(HealthDay News) — A substantial portion of primary care physicians (PCPs) recommend screening elderly patients with advanced cancer for colorectal cancer (CRC), according to a study published online June 1 in the Journal of General Internal Medicine.
David A. Haggstrom, M.D., from the VA Medical Center in Indianapolis, and colleagues analyzed survey results from 1,266 PCPs (internal medicine, family practice, and obstetrics-gynecology physicians). Physician CRC screening recommendations were assessed based upon clinical vignettes.

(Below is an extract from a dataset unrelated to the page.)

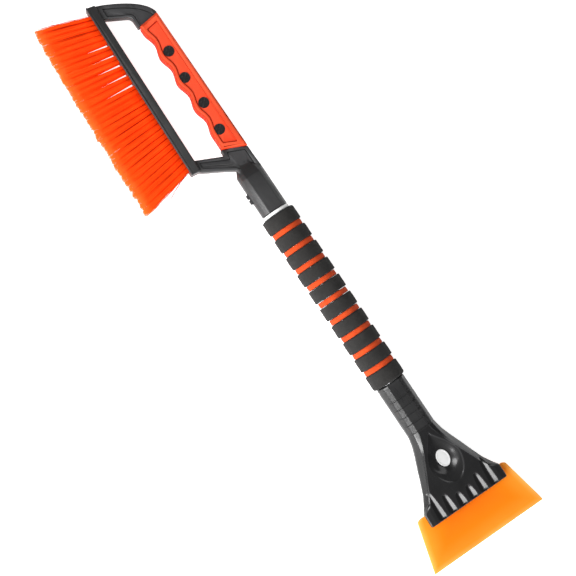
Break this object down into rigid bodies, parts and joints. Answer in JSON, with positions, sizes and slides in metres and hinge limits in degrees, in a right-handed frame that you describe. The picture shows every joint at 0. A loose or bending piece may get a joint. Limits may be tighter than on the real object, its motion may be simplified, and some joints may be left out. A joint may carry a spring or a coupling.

The researchers found that 25 percent of PCPs recommended CRC screening for an 80-year-old patient with unresectable non-small-cell lung cancer (NSCLC). Obstetrician-gynecologists were more likely to recommend CRC screening for these patients, while physicians with a full electronic medical record were less likely to do so. Seventy-one percent of PCPs recommended CRC screening for an 80-year-old patient with ischemic cardiomyopathy (New York Heart Association, Class II). Fecal occult blood testing (FOBT) was recommended as the preferred screening modality rather than colonoscopy for 19 percent of healthy 80-year-olds, 5 percent of healthy 50-year-olds, and 2 percent of healthy 65-year-olds.
“PCPs consider comorbidity when screening older patients for CRC and may change the screening modality from colonoscopy to FOBT. However, a sizable proportion of PCPs would recommend screening for patients with advanced cancer who would not benefit,” the authors write.